= DESCO =

American manufacturer of commercial diving equipment

DESCO is an underwater diving equipment maker which was first organized in 1937 in Milwaukee, Wisconsin as Diving Equipment and Salvage Co.

It was founded by:
- Max Eugene Nohl, a diver who lived in Milwaukee. In the early 1930s, he had national publicity for his salvage operations on a sunken steamship, the John Dwight.
- John D. Craig, a Hollywood movie producer, a pioneer in underwater photography, who wanted to film the possible salvage of the .
- Jack Browne, a diver.
- Edgar End, a physician who worked in hyperbaric medicine.

In 1935, Nohl, Craig and Browne designed a lightweight heliox diving suit to dive to the liner Lusitania, sunk in May 1915 by a German U-boat in 312 feet of water, 11 miles (18 km) off the southern coast of Ireland.

On 1 December 1937, in Lake Michigan, Max Nohl dived to 420 feet with DESCO equipment, breaking the previous record of 344 feet set by British divers in 1930.

In World War II DESCO made hardhat diving gear and oxygen rebreathers for the US Navy.

In 1946, DESCO was sold to Alfred Dorst, who expanded the company's product base of exclusively professional, commercial and military designs to supply a growing peacetime leisure market with water sports equipment. Introduced in 1947 and discontinued in 1960, the DESCO sporting goods range included regulators, masks, fins, snorkels, spearguns, aquaplanes and water-skis.
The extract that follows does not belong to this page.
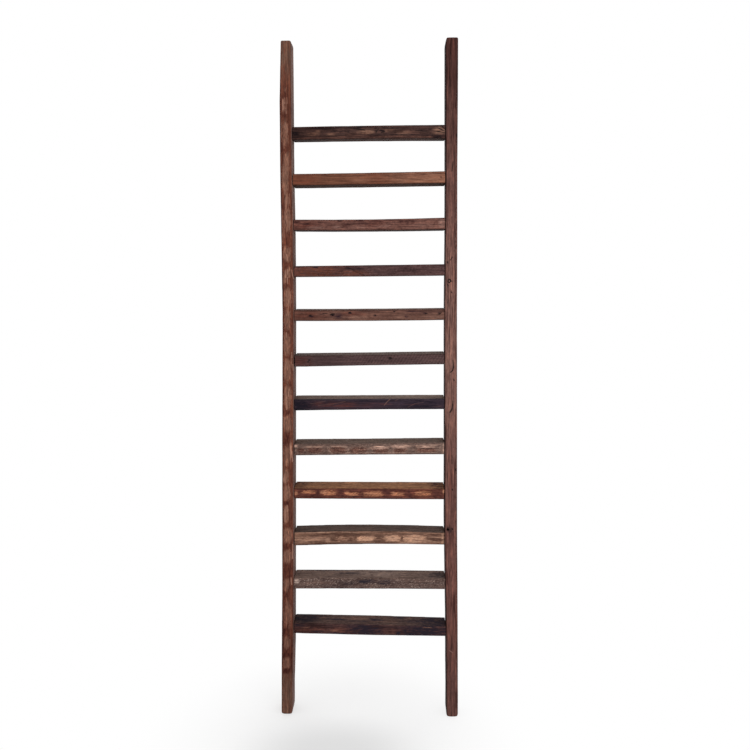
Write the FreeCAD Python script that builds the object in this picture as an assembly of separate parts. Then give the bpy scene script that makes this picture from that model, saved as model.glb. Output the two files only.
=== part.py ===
import FreeCAD
import Part

import os
from collections import namedtuple
from math import asin, degrees, sqrt

from FreeCAD import Placement, Rotation, Vector

# A leaning ladder of reclaimed teak: two rails, twelve rungs tenoned into them, and the screw
# and the teak plug that hold each joint. Millimetres, +Z up, +X to the right, -Y to the front.
# The origin is on the floor, in the middle of the width and of the depth.

# Driving sizes of the rails
OVERALL_WIDTH = 528.0
OVERALL_HEIGHT = 2004.0
LEFT_RAIL_DROP = 5.0
RAIL_WIDTH = 35.0
RAIL_DEPTH = 58.0
RAIL_BOW = 8.4
RAIL_SWELL = 4.0
RAIL_EDGE_RADIUS = 2.0
RAIL_END_WEAR = 2.5
FOOT_CORNER_RADIUS = 7.5
TOP_OUTER_CORNER = 3.0
LEFT_TOP_CORNER_WIDTH = 5.0
LEFT_TOP_CORNER_HEIGHT = 5.5
RIGHT_TOP_CORNER_WIDTH = 6.0
RIGHT_TOP_CORNER_HEIGHT = 18.0

# Driving sizes of the rungs
RUNG_COUNT = 12
FIRST_RUNG_HEIGHT = 257.5
TOP_RUNG_DROP = 276.0
RUNG_FACE = 33.0
RUNG_DEPTH = 54.0
RUNG_SET_BACK = 1.5
RUNG_EDGE_RADIUS = 1.8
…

DESCO published a commercial catalogue in 1949 and water sports catalogues in 1949–1954, 1955, 1956 and 1957.

DESCO continues in business in Milwaukee. They produce various models of diving helmets, and related diving gear, and represent Viking Dry Suits, Composite Beat Engel DeepSea helmets, and Broco Welding.

The DESCO "air hat", introduced in 1968, is still manufactured and is popular among air divers and particularly those working in contaminated environments; its free-flow, positive-pressure design affords an extra safety margin when contaminants are present. As compared to demand helmets, the air hat is simple and inexpensive to operate and maintain.

In 2016, DESCO purchased the assets of Morse Diving International out of bankruptcy. They went into production of Morse Helmet models under the brand name A J Morse and Son. Current AJMS models in production are the US Navy Mark V and first generation commercial helmets in breastplate feed and bonnet feed variants. All helmets are available in polished or tinned.